In 'Fear’, Glints tackles his ongoing battle with anxiety in the sickest way possible: by addressing the matter in a hard-as-hell tune in a flashy video that should come with an epilepsy warning. DVTCH NORRIS, who just released his debut album, joins the madness with a solid contribution we have come to expect from him. A little bird told us a first Glints album is on the way. For more background info about ‘Fear’, read the statement from Lemmens himself:

“I must have been about 15 years old when I was biking home and something triggered my mind drastically”, Jan explains, “It felt as if a switch had been turned off (or on) in my head. Staring at my hands I realized that I had lost all sensation in them, and I was dissociating from my identity. All of this was wrapped in a layer of fierce anxiety.
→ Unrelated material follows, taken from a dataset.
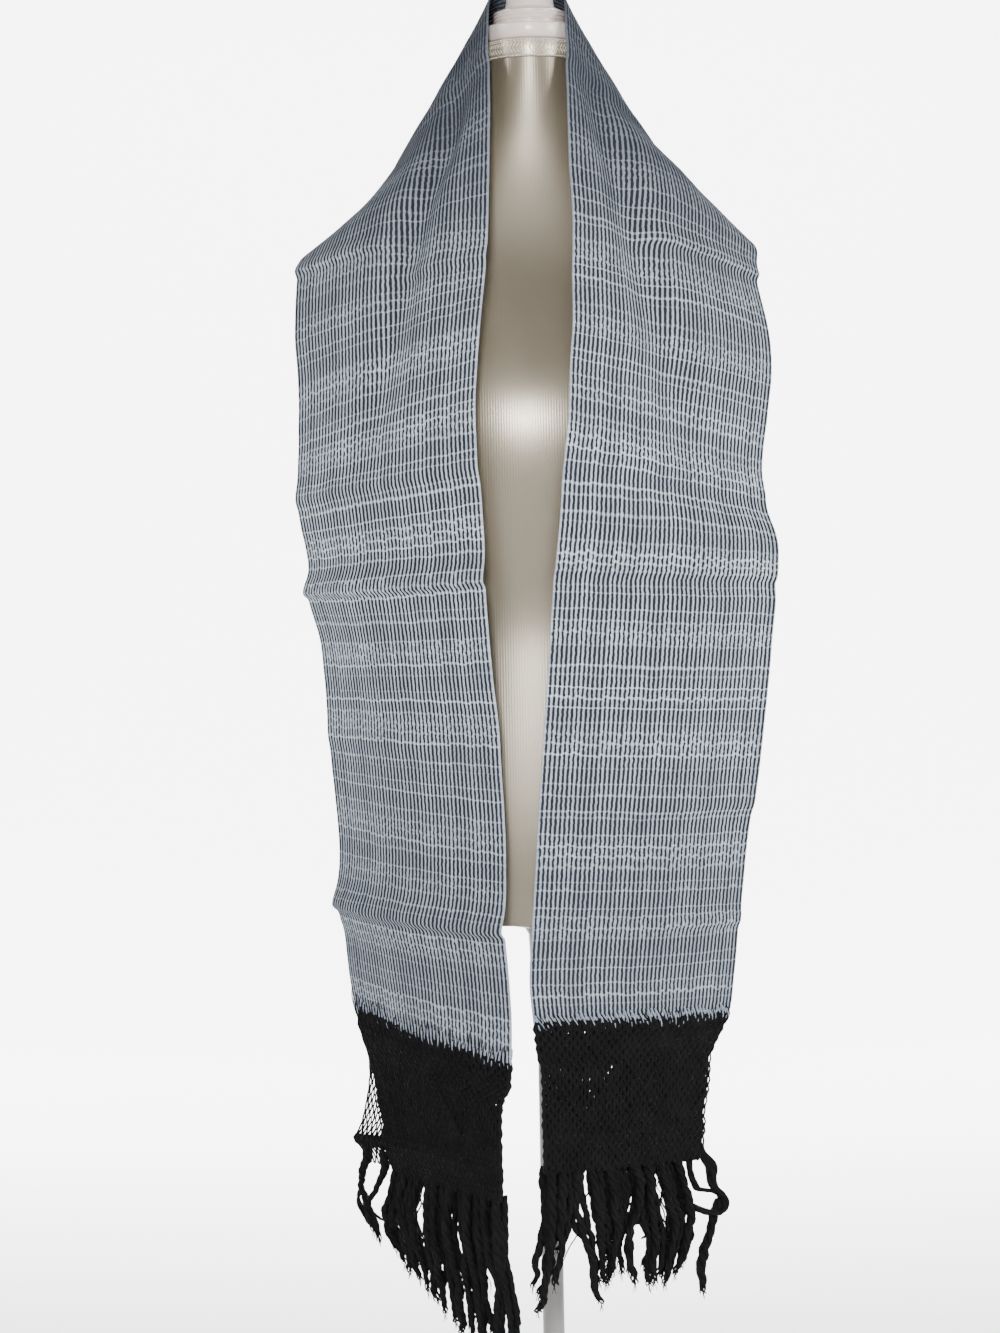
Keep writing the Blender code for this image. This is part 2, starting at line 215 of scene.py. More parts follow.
def turned(name, profile, finish, bevel=0.0):
    """A full turn of a profile of (radius, height) about the upright axis, with its rims rounded if a bevel
    is given.
    """
    shape = bmesh.new()
    points = [shape.verts.new((radius, 0, height)) for radius, height in profile]
    for pair in zip(points, points[1:]):
        shape.edges.new(pair)
    bmesh.ops.spin(
        shape, geom=shape.verts[:] + shape.edges[:], cent=(0, 0, 0), axis=(0, 0, 1),
        angle=2 * math.pi, steps=ROUND_STEPS, use_merge=True,
    )
    bmesh.ops.remove_doubles(shape, verts=shape.verts[:], dist=1e-6)
    bmesh.ops.dissolve_degenerate(shape, dist=1e-7, edges=shape.edges[:])
    bmesh.ops.recalc_face_normals(shape, faces=shape.faces[:])
    if bevel:
        round_rims(shape, RIM_ANGLE, bevel)
    made = finish_mesh(name, shape, finish)
    made.data.set_sharp_from_angle(angle=SHARP_ANGLE)
    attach(made, "root")
    return made


def cloud(where, scale, detail=2.0):
    """Soft noise from 0 to 1."""
    return pattern(where.tree, "TexNoise", "Fac", {"Vector": where, "Scale": scale, "Detail": detail})


def roughen(shader, height, strength, distance):
    """Fine relief in the surface, as a bump."""
    feed(shader.inputs["Normal"], pattern(
        height.tree, "Bump", "Normal", {"Strength": strength, "Distance": distance, "Height": height}))


def two_tones(shader, share, dark, light, start=0.0, end=1.0):
    """Colours the shader from dark to light as the share goes from start to end."""
    tones = share.tree.nodes.new("ShaderNodeValToRGB")
    feed(tones.inputs["Fac"], share)
    for stop, position, colour in zip(tones.color_ramp.elements, (start, end), (dark, light)):
        stop.position = position
        stop.color = (*colour, 1)
    feed(shader.inputs["Base Color"], Amount(tones.outputs["Color"]))


pole_paint, tree, shader = plain_material(
    "greige_satin_paint", (0.33, 0.315, 0.3), 0.34, {"Coat Weight": 0.2})
where = pattern(tree, "TexCoord", "Object")
roughen(shader, cloud(where, 900, 4), 0.12, 0.0002)
two_tones(shader, cloud(where, 14, 6), (0.27, 0.255, 0.24), (0.38, 0.362, 0.345))

low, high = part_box("stand_base")
base_radius, base_top = high.x, high.z
base = turned("stand_base_spun", (
    (0, base_top), (0.0135, base_top), (0.015, base_top - 0.002), (0.0165, base_top - 0.014),
    (0.02, base_top - 0.024), (0.029, base_top - 0.0295), (0.06, base_top - 0.0315),
    (0.12, base_top - 0.034), (base_radius - 0.006, base_top - 0.037),
    (base_radius - 0.001, base_top - 0.04), (base_radius, base_top - 0.043), (base_radius, 0.003),
    (base_radius - 0.002, 0.0), (0, 0.0),
), pole_paint)
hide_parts("stand_base")

low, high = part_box("pole")
tube = turned("pole_tube", (
    (0, high.z), (high.x, high.z), (high.x, low.z), (0, low.z),
), pole_paint, bevel=0.0008)
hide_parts("pole")

low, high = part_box("pole_socket")
socket = turned("pole_socket_turned", (
    (0, high.z), (high.x, high.z), (high.x, high.z - 0.004), (0.018, high.z - 0.0065),
    (0.015, high.z - 0.012), (0.014, low.z), (0, low.z),
), pole_paint, bevel=0.0008)
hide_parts("pole_socket")

# ---
# Torso: a moulded half body with no limbs, wearing a close cream jersey cover whose fine knit ribs run
# up and down. It takes the frame's shape, made smooth.

TORSO_LEVELS = 2
TORSO_CREASE = math.radians(50)
COVER_RIB = 0.0011        # width of one rib of the knit
RIB_SCALE = 1 / COVER_RIB / 6.28


def smooth_copy(node, name, finish):
    """A frame node with its triangles paired back into quads and rounded by subdivision."""
    shape = bmesh.new()
    shape.from_mesh(nodes[node].data)
    bmesh.ops.remove_doubles(shape, verts=shape.verts[:], dist=1e-5)
    bmesh.ops.join_triangles(
        shape, faces=shape.faces[:], angle_face_threshold=math.radians(40),
        angle_shape_threshold=math.radians(60),
    )
    crease = shape.edges.layers.float.get("crease_edge") or shape.edges.layers.float.new("crease_edge")
    for line in shape.edges:
        if line.calc_face_angle(0) > TORSO_CREASE:
            line[crease] = 1.0
            line.smooth = False
    made = finish_mesh(name, shape, finish)
    rounding = made.modifiers.new("rounding", "SUBSURF")
    rounding.levels = TORSO_LEVELS
    rounding.render_levels = TORSO_LEVELS
    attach(made, "root")
    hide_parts(node)
    return made


jersey, tree, shader = plain_material("cream_jersey_knit", (0.15, 0.12, 0.085), 0.31, {
    "Specular IOR Level": 1.0, "IOR": 1.9, "Specular Tint": (1.0, 0.9, 0.73),
    "Sheen Weight": 0.08, "Sheen Roughness": 0.5,
})
where = pattern(tree, "TexCoord", "Object")
two_tones(shader, cloud(where, 9, 5), (0.125, 0.103, 0.07), (0.17, 0.141, 0.099), 0.3, 0.7)
ribs = pattern(tree, "TexWave", "Fac", {
    "Vector": where, "Scale": RIB_SCALE, "Distortion": 0.6, "Detail": 2})
roughen(shader, ribs * 0.6 + cloud(where, 1400), 0.18, 0.0003)

torso = smooth_copy("form_torso", "torso_jersey_cover", jersey)

# ---
# Collar: the cover's neck edge, a doubled band with two close lines of small stitches at the top, a
# row of chevron cover-stitch in the middle and a line of dashes at its lower edge.

BAND_RIM_ANGLE, BAND_ROUNDING = math.radians(60), 0.0011
STITCH_THICK = 0.0004
STITCH_PROUD = 0.00048
STITCH_SUNK = 0.0001      # how far a dash's ends go into the knit
DASH_LENGTH = 0.0018
CHEVRON_STEP, CHEVRON_REACH, CHEVRON_SLANT = 0.003, 0.0019, 0.0014

low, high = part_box("form_collar")
collar_low, collar_high = low.z, high.z
neck_x, neck_y = high.x, high.y

band = bmesh.new()
bmesh.ops.create_cone(
    band, cap_ends=True, segments=ROUND_STEPS, radius1=1, radius2=1, depth=collar_high - collar_low,
)
bmesh.ops.scale(band, vec=(neck_x, neck_y, 1), verts=band.verts[:])
bmesh.ops.translate(band, vec=(0, 0, (collar_low + collar_high) / 2), verts=band.verts[:])
round_rims(band, BAND_RIM_ANGLE, BAND_ROUNDING)
# The band is the cover's own jersey; this copy of it is made lighter, painted light for the brightly lit
# band.
band_knit_painted_light = jersey.copy()
band_knit_painted_light.name = "cream_ribbed_band_painted_light"
band_tone_painted_light = band_knit_painted_light.node_tree.nodes["Color Ramp"].color_ramp
band_tone_painted_light.elements[0].color = (0.33, 0.28, 0.21, 1)
band_tone_painted_light.elements[1].color = (0.41, 0.35, 0.27, 1)
collar = finish_mesh("collar_band", band, band_knit_painted_light)
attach(collar, "root")
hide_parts("form_collar")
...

This feeling, or non-feeling would sometimes stay for days on end and though I was always good at hiding it, I would have issues communicating and interacting with people as it felt like an objective spectator withholding my own life. It would be extremely hard to look at my own reflection. At times it evolved to the point that half of my face felt paralyzed. At first, I thought I was going mad, but after talking to some people, the experience got a name and I knew that I was not alone in encountering this issue. 10 years in, the trigger still gets switched on every now and then, and when it happens the anxiety still gets to me. But I’m not mad or sad that it happened to me, as I believe that it had an impact on how I see the world, and who I am becoming. It has always been one of the places where my music comes from, and it felt like the right time to do it in clear terms. So there you go: Fear. I hope you like it.”